PROBLEM:
Please quote the material exactly, every line of it.

────────

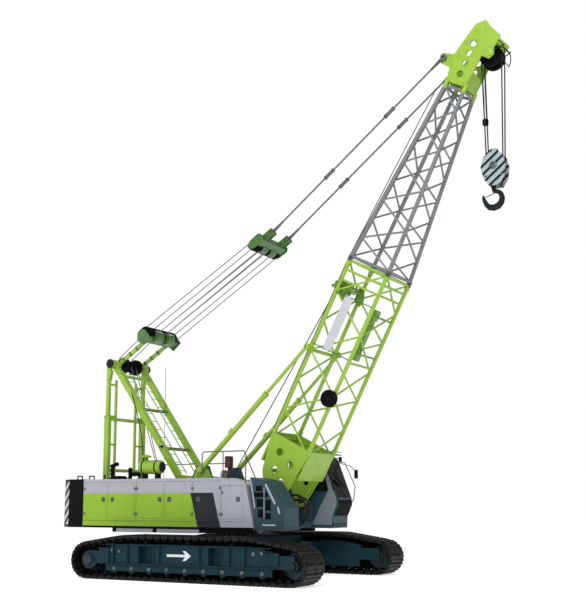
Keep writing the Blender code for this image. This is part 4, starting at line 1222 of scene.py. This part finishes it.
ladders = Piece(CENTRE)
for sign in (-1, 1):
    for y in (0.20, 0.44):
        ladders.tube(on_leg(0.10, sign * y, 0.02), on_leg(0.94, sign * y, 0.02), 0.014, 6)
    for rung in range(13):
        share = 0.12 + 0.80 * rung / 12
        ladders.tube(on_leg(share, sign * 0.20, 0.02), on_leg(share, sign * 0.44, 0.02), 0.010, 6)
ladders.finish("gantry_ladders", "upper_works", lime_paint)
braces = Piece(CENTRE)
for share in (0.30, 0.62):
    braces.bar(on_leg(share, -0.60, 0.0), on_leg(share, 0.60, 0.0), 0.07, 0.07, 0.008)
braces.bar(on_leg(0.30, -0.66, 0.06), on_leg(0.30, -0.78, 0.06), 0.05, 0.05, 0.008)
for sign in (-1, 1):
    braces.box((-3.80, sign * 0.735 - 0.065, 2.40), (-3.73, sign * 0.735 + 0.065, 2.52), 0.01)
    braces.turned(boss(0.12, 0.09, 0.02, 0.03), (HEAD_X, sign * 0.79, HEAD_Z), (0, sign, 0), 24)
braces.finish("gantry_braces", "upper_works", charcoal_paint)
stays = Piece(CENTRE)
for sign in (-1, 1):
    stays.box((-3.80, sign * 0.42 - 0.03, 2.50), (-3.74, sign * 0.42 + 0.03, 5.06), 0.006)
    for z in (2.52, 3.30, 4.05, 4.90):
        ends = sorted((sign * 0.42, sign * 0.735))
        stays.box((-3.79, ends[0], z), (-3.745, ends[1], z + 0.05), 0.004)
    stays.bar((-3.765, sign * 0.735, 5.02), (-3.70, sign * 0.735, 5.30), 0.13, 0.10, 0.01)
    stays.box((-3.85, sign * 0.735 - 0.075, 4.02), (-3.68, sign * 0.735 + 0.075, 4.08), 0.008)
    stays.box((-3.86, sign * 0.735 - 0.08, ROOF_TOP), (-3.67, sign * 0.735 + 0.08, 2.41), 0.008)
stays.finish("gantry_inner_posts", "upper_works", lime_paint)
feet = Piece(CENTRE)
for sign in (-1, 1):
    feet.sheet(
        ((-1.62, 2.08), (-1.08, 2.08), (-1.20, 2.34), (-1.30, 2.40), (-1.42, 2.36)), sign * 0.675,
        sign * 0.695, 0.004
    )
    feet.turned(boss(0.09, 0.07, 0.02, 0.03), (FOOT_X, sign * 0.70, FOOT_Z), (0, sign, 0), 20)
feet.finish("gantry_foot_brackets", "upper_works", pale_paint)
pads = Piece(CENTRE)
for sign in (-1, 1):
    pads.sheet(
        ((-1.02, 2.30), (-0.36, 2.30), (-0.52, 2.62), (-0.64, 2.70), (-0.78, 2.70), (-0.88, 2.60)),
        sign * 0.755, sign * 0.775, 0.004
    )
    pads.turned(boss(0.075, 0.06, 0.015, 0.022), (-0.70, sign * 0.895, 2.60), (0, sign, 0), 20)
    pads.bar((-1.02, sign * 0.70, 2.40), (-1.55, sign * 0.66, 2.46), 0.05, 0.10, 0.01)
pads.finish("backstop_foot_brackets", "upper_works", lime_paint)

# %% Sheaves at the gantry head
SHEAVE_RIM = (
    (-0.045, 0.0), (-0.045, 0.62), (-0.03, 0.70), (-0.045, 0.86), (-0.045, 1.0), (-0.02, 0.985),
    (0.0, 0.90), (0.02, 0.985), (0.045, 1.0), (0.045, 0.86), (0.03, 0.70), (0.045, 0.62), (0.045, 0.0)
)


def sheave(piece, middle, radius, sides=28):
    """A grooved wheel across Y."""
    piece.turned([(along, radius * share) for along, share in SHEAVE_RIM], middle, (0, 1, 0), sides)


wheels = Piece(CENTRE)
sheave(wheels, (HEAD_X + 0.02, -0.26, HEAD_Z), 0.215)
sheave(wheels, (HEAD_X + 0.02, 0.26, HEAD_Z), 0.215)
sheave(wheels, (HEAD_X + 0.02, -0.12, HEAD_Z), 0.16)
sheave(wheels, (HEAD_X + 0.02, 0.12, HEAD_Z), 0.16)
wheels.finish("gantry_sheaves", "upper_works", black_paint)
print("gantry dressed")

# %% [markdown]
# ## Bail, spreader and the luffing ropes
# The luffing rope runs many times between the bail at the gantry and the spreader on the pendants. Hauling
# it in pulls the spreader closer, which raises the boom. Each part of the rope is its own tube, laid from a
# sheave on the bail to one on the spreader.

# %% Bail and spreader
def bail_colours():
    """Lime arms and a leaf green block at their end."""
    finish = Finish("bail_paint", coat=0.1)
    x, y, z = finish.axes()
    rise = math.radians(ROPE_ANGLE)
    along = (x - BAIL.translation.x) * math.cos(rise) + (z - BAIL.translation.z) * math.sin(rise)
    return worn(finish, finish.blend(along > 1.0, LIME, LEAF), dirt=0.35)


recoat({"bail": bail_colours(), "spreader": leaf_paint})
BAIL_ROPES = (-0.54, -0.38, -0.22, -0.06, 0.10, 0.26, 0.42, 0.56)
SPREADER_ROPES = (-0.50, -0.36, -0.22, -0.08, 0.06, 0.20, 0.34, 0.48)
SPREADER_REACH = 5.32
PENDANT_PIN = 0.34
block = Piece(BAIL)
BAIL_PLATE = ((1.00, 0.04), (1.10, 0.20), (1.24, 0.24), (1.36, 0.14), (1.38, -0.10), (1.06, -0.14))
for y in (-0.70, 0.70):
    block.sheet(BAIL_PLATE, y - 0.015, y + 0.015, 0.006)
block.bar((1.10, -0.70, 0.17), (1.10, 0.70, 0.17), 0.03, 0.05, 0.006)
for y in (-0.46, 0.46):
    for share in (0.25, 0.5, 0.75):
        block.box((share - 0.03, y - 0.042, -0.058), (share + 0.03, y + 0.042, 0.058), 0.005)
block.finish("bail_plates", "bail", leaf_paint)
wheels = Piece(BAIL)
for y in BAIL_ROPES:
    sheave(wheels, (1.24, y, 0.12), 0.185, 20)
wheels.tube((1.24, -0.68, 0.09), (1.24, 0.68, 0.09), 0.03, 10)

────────

FULL OUTPUT:
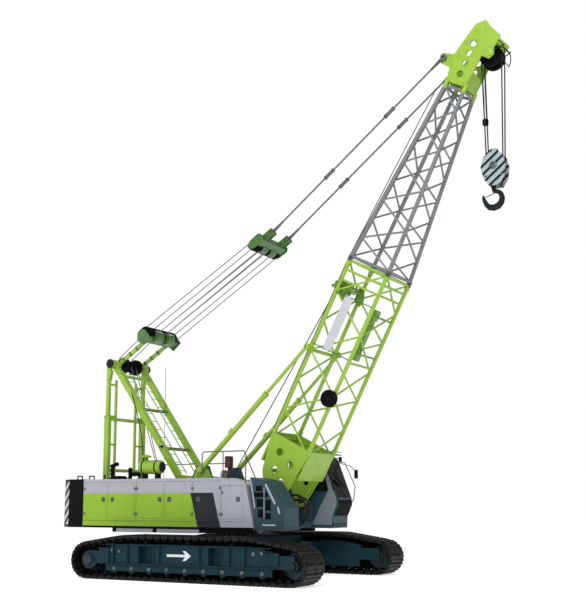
Keep writing the Blender code for this image. This is part 4, starting at line 1222 of scene.py. This part finishes it.
ladders = Piece(CENTRE)
for sign in (-1, 1):
    for y in (0.20, 0.44):
        ladders.tube(on_leg(0.10, sign * y, 0.02), on_leg(0.94, sign * y, 0.02), 0.014, 6)
    for rung in range(13):
        share = 0.12 + 0.80 * rung / 12
        ladders.tube(on_leg(share, sign * 0.20, 0.02), on_leg(share, sign * 0.44, 0.02), 0.010, 6)
ladders.finish("gantry_ladders", "upper_works", lime_paint)
braces = Piece(CENTRE)
for share in (0.30, 0.62):
    braces.bar(on_leg(share, -0.60, 0.0), on_leg(share, 0.60, 0.0), 0.07, 0.07, 0.008)
braces.bar(on_leg(0.30, -0.66, 0.06), on_leg(0.30, -0.78, 0.06), 0.05, 0.05, 0.008)
for sign in (-1, 1):
    braces.box((-3.80, sign * 0.735 - 0.065, 2.40), (-3.73, sign * 0.735 + 0.065, 2.52), 0.01)
    braces.turned(boss(0.12, 0.09, 0.02, 0.03), (HEAD_X, sign * 0.79, HEAD_Z), (0, sign, 0), 24)
braces.finish("gantry_braces", "upper_works", charcoal_paint)
stays = Piece(CENTRE)
for sign in (-1, 1):
    stays.box((-3.80, sign * 0.42 - 0.03, 2.50), (-3.74, sign * 0.42 + 0.03, 5.06), 0.006)
    for z in (2.52, 3.30, 4.05, 4.90):
        ends = sorted((sign * 0.42, sign * 0.735))
        stays.box((-3.79, ends[0], z), (-3.745, ends[1], z + 0.05), 0.004)
    stays.bar((-3.765, sign * 0.735, 5.02), (-3.70, sign * 0.735, 5.30), 0.13, 0.10, 0.01)
    stays.box((-3.85, sign * 0.735 - 0.075, 4.02), (-3.68, sign * 0.735 + 0.075, 4.08), 0.008)
    stays.box((-3.86, sign * 0.735 - 0.08, ROOF_TOP), (-3.67, sign * 0.735 + 0.08, 2.41), 0.008)
stays.finish("gantry_inner_posts", "upper_works", lime_paint)
feet = Piece(CENTRE)
for sign in (-1, 1):
    feet.sheet(
        ((-1.62, 2.08), (-1.08, 2.08), (-1.20, 2.34), (-1.30, 2.40), (-1.42, 2.36)), sign * 0.675,
        sign * 0.695, 0.004
    )
    feet.turned(boss(0.09, 0.07, 0.02, 0.03), (FOOT_X, sign * 0.70, FOOT_Z), (0, sign, 0), 20)
feet.finish("gantry_foot_brackets", "upper_works", pale_paint)
pads = Piece(CENTRE)
for sign in (-1, 1):
    pads.sheet(
        ((-1.02, 2.30), (-0.36, 2.30), (-0.52, 2.62), (-0.64, 2.70), (-0.78, 2.70), (-0.88, 2.60)),
        sign * 0.755, sign * 0.775, 0.004
    )
    pads.turned(boss(0.075, 0.06, 0.015, 0.022), (-0.70, sign * 0.895, 2.60), (0, sign, 0), 20)
    pads.bar((-1.02, sign * 0.70, 2.40), (-1.55, sign * 0.66, 2.46), 0.05, 0.10, 0.01)
pads.finish("backstop_foot_brackets", "upper_works", lime_paint)

# %% Sheaves at the gantry head
SHEAVE_RIM = (
    (-0.045, 0.0), (-0.045, 0.62), (-0.03, 0.70), (-0.045, 0.86), (-0.045, 1.0), (-0.02, 0.985),
    (0.0, 0.90), (0.02, 0.985), (0.045, 1.0), (0.045, 0.86), (0.03, 0.70), (0.045, 0.62), (0.045, 0.0)
)


def sheave(piece, middle, radius, sides=28):
    """A grooved wheel across Y."""
    piece.turned([(along, radius * share) for along, share in SHEAVE_RIM], middle, (0, 1, 0), sides)


wheels = Piece(CENTRE)
sheave(wheels, (HEAD_X + 0.02, -0.26, HEAD_Z), 0.215)
sheave(wheels, (HEAD_X + 0.02, 0.26, HEAD_Z), 0.215)
sheave(wheels, (HEAD_X + 0.02, -0.12, HEAD_Z), 0.16)
sheave(wheels, (HEAD_X + 0.02, 0.12, HEAD_Z), 0.16)
wheels.finish("gantry_sheaves", "upper_works", black_paint)
print("gantry dressed")

# %% [markdown]
# ## Bail, spreader and the luffing ropes
# The luffing rope runs many times between the bail at the gantry and the spreader on the pendants. Hauling
# it in pulls the spreader closer, which raises the boom. Each part of the rope is its own tube, laid from a
# sheave on the bail to one on the spreader.

# %% Bail and spreader
def bail_colours():
    """Lime arms and a leaf green block at their end."""
    finish = Finish("bail_paint", coat=0.1)
    x, y, z = finish.axes()
    rise = math.radians(ROPE_ANGLE)
    along = (x - BAIL.translation.x) * math.cos(rise) + (z - BAIL.translation.z) * math.sin(rise)
    return worn(finish, finish.blend(along > 1.0, LIME, LEAF), dirt=0.35)


recoat({"bail": bail_colours(), "spreader": leaf_paint})
BAIL_ROPES = (-0.54, -0.38, -0.22, -0.06, 0.10, 0.26, 0.42, 0.56)
SPREADER_ROPES = (-0.50, -0.36, -0.22, -0.08, 0.06, 0.20, 0.34, 0.48)
SPREADER_REACH = 5.32
PENDANT_PIN = 0.34
block = Piece(BAIL)
BAIL_PLATE = ((1.00, 0.04), (1.10, 0.20), (1.24, 0.24), (1.36, 0.14), (1.38, -0.10), (1.06, -0.14))
for y in (-0.70, 0.70):
    block.sheet(BAIL_PLATE, y - 0.015, y + 0.015, 0.006)
block.bar((1.10, -0.70, 0.17), (1.10, 0.70, 0.17), 0.03, 0.05, 0.006)
for y in (-0.46, 0.46):
    for share in (0.25, 0.5, 0.75):
        block.box((share - 0.03, y - 0.042, -0.058), (share + 0.03, y + 0.042, 0.058), 0.005)
block.finish("bail_plates", "bail", leaf_paint)
wheels = Piece(BAIL)
for y in BAIL_ROPES:
    sheave(wheels, (1.24, y, 0.12), 0.185, 20)
wheels.tube((1.24, -0.68, 0.09), (1.24, 0.68, 0.09), 0.03, 10)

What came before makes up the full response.